The reason for this is the lack of air-flow or drying that can be applied under the floor and thus it simply will not dry fast enough on its own. The water beneath will soak into the flooring material and you will start to see surface damage such as cupping. (insert image of cupping)

Engineered and laminate flooring is commonly installed with a vapour barrier or cushion underneath it. This vapour barrier is like a plastic sheeting that makes it very difficult for water to evaporate and it ends up just getting trapped. There is little even a professional restorer can do to restore these flooring types, mainly due to the vapour barrier beneath the flooring, as no drying method would be effective on it.

Of course this will depend on how severe your water damage situation is, if its just a small puddle or spillage then there is no need to start ripping up your flooring. However if water is squishing out of the edges of the floor when you walk on it then it is more than likely you will be needing a floor replacement.

 

When it comes to wet hardwood flooring (solid hardwood) the answer is YES, the flooring can be restored after being water damaged.

Solid hardwood flooring as you may have guessed is made of solid hardwood throughout and is made with a special set of grooves underneath it, called flutes. These grooves allow for the wood to naturally expand and contract, they also enable airflow movement underneath the flooring, which allows for the professional restorer to dry the flooring properly.

Through the use of specialty drying equipment such as the “dri-eaz mat drying system” a property restoration company can save and restore your expensive hardwood floor (as in the example of the image above).

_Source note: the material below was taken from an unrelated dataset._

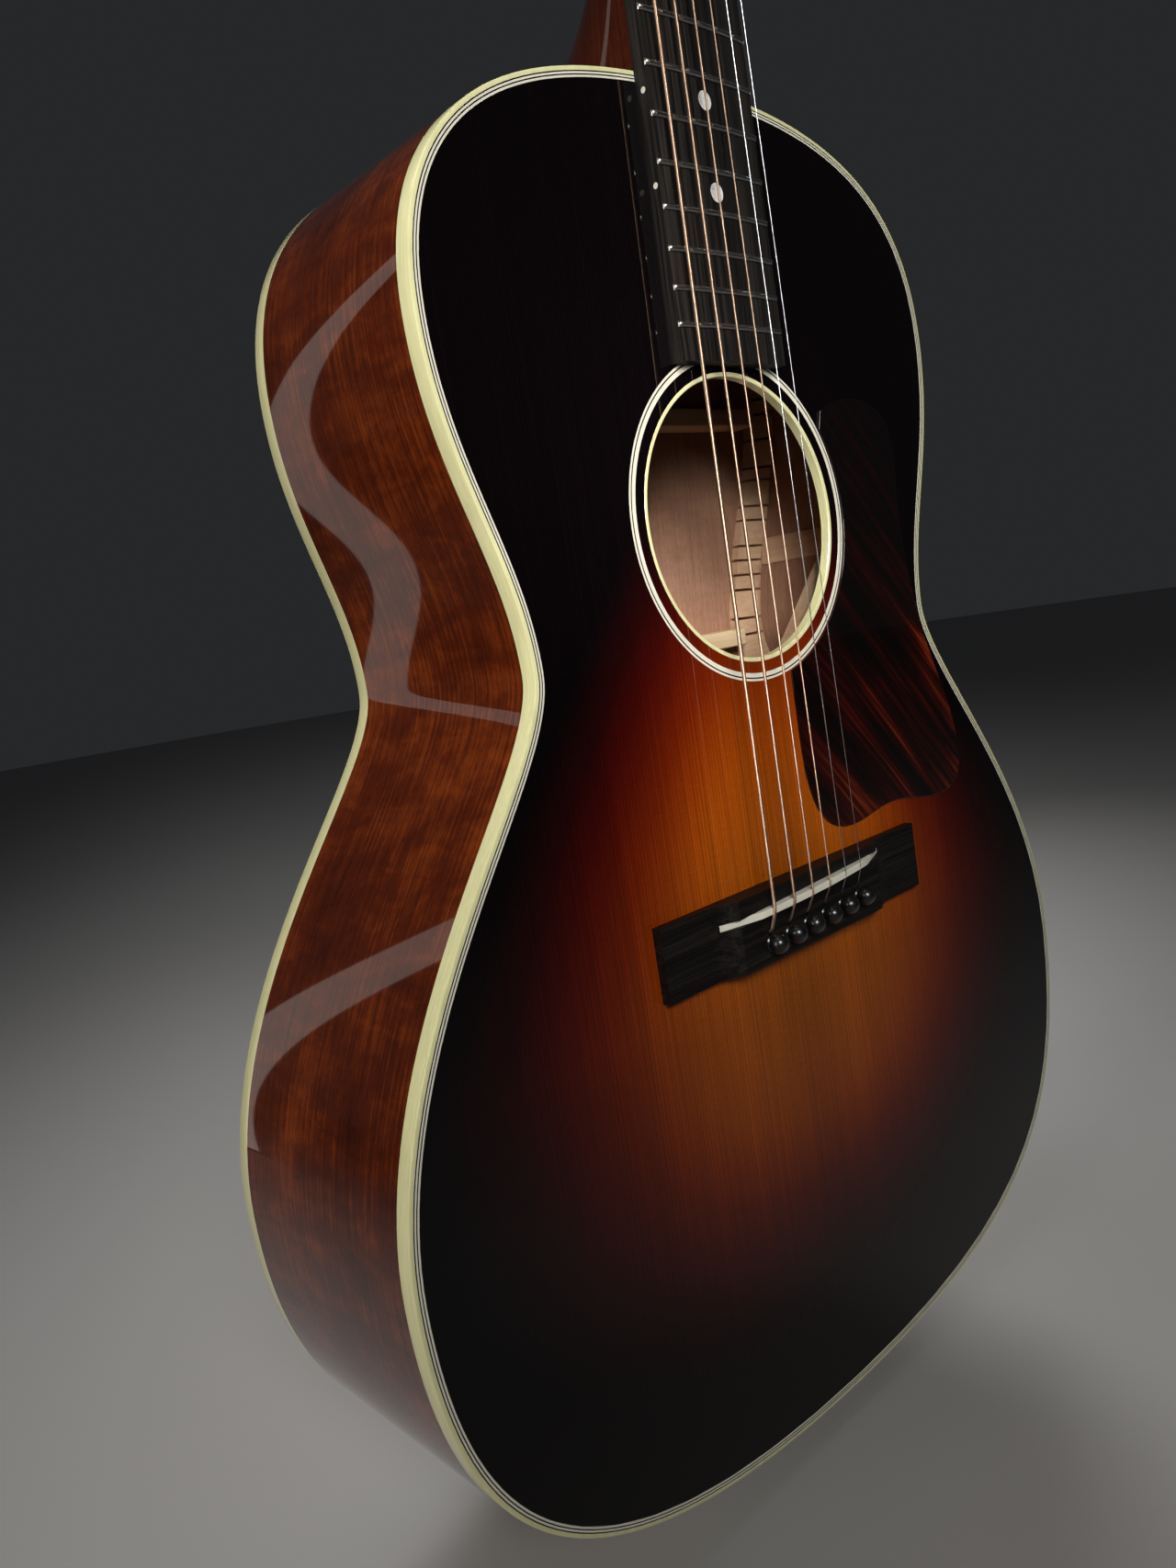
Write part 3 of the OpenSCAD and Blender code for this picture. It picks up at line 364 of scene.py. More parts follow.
# %% Metals
def metal(name, colour, rough, brushed=(900, 900, 60), tarnish=0.25):
    f = Finish(name, metallic=1.0, roughness=rough)
    here = f.place()
    scratch = f.noise(f.stretch(here, brushed), detail=3.0, rough=0.7)
    dull = f.noise(here, scale=90.0, detail=2.0)
    f.feed("Base Color", f.shade(colour, f.level(dull, 0.3, 0.7, 1 - tarnish, 1.0)))
    f.feed("Roughness", f.level(scratch, 0.3, 0.7, rough * 0.7, rough * 1.5))
    return f.material


WRAP_PITCH = 0.00042


def wound_wire():
    f = Finish("bronze winding", metallic=1.0, roughness=0.3)
    along, _, _ = f.parts(f.place("UV"))
    turns = (along * (2 * math.pi / WRAP_PITCH)).sine() * 0.5 + 0.5
    patch = f.noise(f.place(), scale=70.0, detail=2.0)
    tint = f.mix(f.level(patch, 0.3, 0.7), (0.79, 0.50, 0.34), (0.88, 0.62, 0.46))
    # painted shade: the colour is darkened in the grooves between the turns; the bump below gives the turns
    # their relief
    f.feed("Base Color", f.shade(tint, f.level(turns, 0.0, 0.6, 0.5, 1.0)))
    f.bump(turns, 0.00008, 0.6)
    return f.material


FRET_METAL = metal("fret nickel", (0.62, 0.61, 0.58), 0.24, brushed=(60, 60, 3000), tarnish=0.1)
NICKEL = metal("tuner nickel", (0.72, 0.70, 0.65), 0.22, brushed=(4200, 4200, 700), tarnish=0.04)
BRASS = metal("machine brass", (0.80, 0.57, 0.26), 0.28)
STEEL = metal("plain steel", (0.66, 0.68, 0.70), 0.24, brushed=(3000, 3000, 40), tarnish=0.05)
BRONZE = wound_wire()
print("metals: five finishes")


# %% Bare wood
def bare_wood(name, light, dark, grain=(500, 500, 9)):
    f = Finish(name, roughness=0.66, specular_ior_level=0.2)
    here = f.place()
    lines = f.noise(f.stretch(here, grain), detail=3.0, rough=0.6)
    cloud = f.noise(here, scale=14.0, detail=2.0)
    tone = f.level(lines, 0.3, 0.7) * 0.65 + f.level(cloud, 0.3, 0.7) * 0.35
    f.feed("Base Color", f.ramp(tone, (0.1, dark), (0.9, light)))
    f.bump(lines, 0.0001, 0.6)
    return f.material


BRACE = bare_wood("bare spruce", (0.80, 0.62, 0.40), (0.62, 0.44, 0.25), grain=(9, 500, 500))
# a darker copy of the bare spruce for the X-braces: painted shade, so the brace beside the soundhole stays
# dark under the hole light
PAINTED_SHADE_BRACE = bare_wood("painted shade spruce", (0.40, 0.27, 0.17), (0.29, 0.185, 0.11), grain=(9, 500, 500))
LINING = bare_wood("bare lining", (0.72, 0.50, 0.33), (0.52, 0.33, 0.20), grain=(300, 12, 300))
BLOCK = bare_wood("bare block", (0.46, 0.26, 0.16), (0.30, 0.155, 0.09))
print("bare wood: four finishes")

# %% [markdown]
# ## Mesh helpers
# Most pieces are sweeps: a small section carried along a path, giving rows of points that are joined
# with quads. One helper joins the rows, closes the ends and writes a UV map in metres, and another
# smooths the faces but keeps the corners sharp.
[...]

Once the moisture levels in the hardwood have been restored back to acceptable levels you can begin to repair or refinish any surface damages that may have occurred during the flooding.

So there you have it, now you know what to expect when you find yourself with water damaged flooring. The trick is always to act quickly and clean up any water mess as soon as possible so that it doesn’t soak in and spread further than it has to!